**DIRECTION:** Only a number is wanted here: the number of lines of the data that include "origin".

**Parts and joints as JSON:**
........

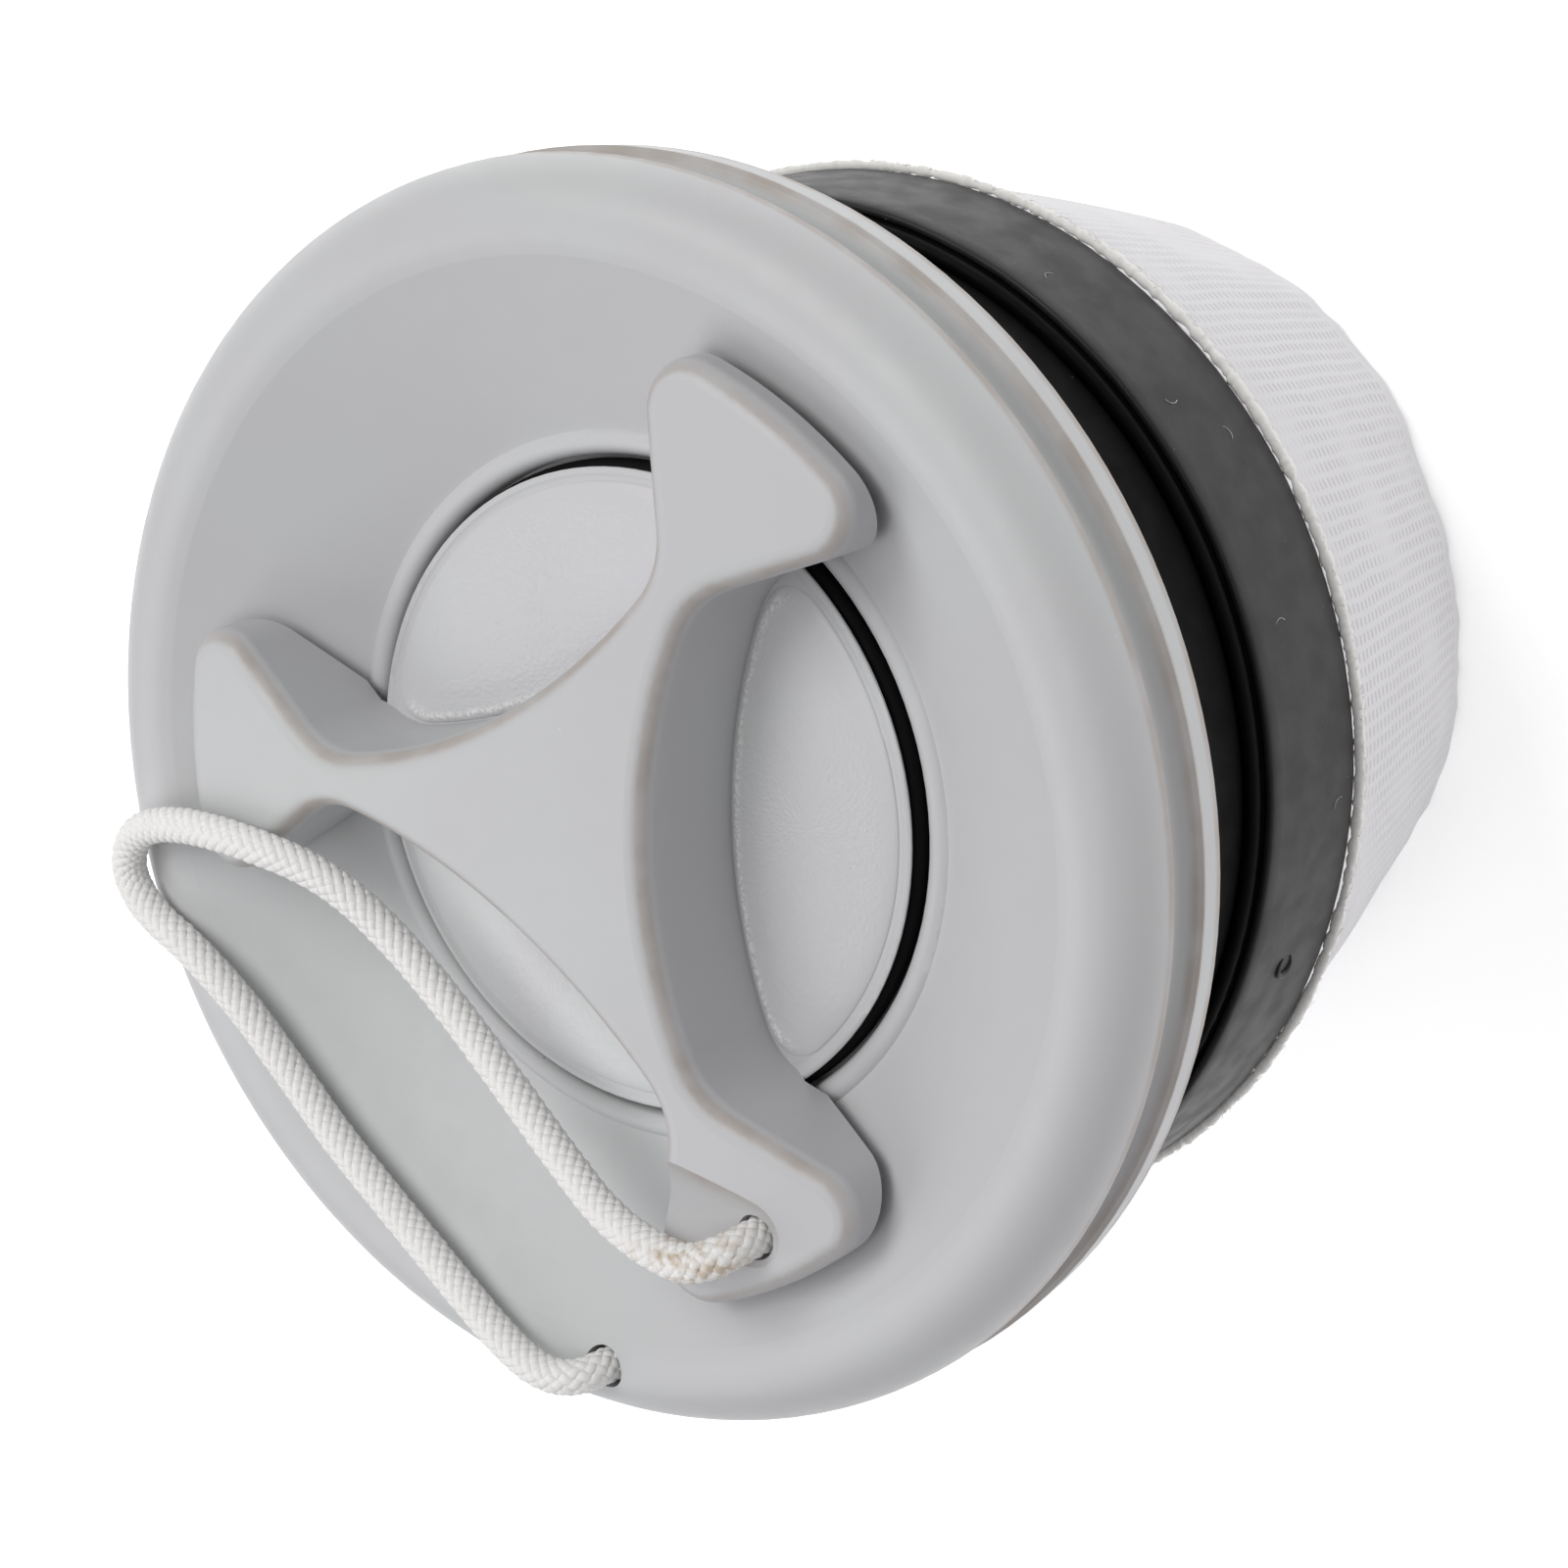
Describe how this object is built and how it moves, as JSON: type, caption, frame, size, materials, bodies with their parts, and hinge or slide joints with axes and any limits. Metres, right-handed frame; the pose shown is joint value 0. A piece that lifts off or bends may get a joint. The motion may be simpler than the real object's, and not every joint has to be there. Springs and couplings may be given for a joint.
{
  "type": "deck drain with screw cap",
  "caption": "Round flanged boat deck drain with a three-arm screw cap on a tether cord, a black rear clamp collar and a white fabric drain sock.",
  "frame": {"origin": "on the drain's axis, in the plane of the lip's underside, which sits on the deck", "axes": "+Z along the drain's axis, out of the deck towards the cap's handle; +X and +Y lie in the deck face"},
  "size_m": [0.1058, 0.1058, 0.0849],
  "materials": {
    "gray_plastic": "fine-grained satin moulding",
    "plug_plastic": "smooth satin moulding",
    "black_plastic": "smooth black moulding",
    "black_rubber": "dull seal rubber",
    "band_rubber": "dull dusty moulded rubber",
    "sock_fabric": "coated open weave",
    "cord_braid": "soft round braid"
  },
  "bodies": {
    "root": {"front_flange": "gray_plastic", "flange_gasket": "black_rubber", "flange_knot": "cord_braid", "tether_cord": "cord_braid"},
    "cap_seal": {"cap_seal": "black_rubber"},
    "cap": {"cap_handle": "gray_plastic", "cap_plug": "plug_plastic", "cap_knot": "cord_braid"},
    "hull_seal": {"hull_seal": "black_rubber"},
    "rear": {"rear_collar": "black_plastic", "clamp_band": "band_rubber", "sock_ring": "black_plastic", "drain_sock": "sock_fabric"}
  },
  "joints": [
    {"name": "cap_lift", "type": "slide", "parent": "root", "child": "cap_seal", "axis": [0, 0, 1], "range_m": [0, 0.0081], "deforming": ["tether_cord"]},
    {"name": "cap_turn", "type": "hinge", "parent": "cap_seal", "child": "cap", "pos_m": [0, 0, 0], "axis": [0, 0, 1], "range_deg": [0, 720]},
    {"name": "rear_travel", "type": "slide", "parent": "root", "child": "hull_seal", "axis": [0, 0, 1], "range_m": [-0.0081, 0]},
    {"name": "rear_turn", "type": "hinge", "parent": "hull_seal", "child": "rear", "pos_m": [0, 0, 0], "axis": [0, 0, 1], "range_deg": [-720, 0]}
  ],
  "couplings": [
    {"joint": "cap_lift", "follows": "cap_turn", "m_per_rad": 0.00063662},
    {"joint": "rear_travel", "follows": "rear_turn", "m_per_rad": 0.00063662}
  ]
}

........

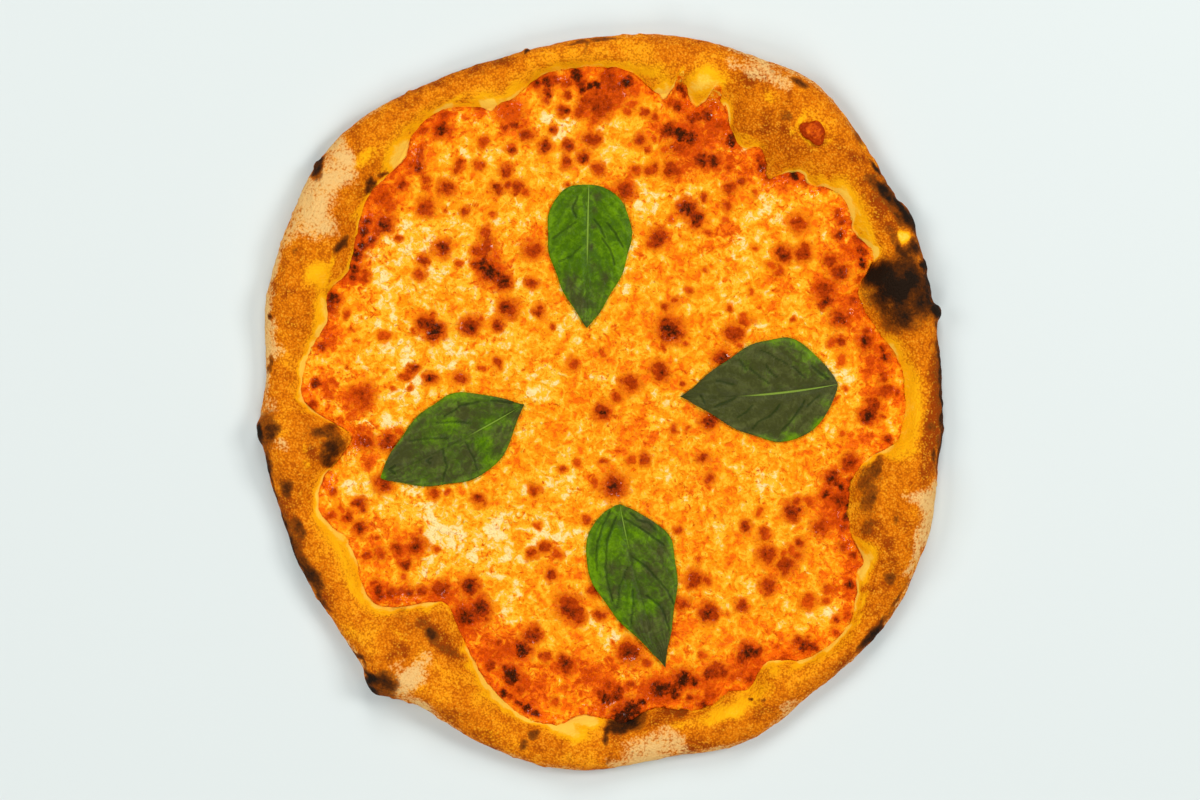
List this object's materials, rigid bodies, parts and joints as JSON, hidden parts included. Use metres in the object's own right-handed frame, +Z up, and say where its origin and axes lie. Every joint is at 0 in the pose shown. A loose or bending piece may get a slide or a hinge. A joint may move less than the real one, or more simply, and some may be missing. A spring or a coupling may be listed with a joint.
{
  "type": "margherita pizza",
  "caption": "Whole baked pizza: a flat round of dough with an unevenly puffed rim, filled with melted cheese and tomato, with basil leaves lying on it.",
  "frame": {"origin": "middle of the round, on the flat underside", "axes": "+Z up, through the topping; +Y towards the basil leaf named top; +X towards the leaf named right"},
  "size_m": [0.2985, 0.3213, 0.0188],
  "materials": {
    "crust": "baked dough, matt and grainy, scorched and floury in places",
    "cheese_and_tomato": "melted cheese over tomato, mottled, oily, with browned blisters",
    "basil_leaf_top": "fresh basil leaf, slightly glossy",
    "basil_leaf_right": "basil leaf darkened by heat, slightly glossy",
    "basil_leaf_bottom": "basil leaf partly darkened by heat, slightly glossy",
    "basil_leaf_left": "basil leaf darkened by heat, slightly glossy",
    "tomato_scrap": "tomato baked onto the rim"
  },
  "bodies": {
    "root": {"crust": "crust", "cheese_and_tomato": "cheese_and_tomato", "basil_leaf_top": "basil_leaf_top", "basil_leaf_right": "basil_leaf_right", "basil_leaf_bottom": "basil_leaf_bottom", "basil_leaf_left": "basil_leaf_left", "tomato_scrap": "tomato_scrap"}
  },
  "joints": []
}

........

**FINAL RESULT:** 3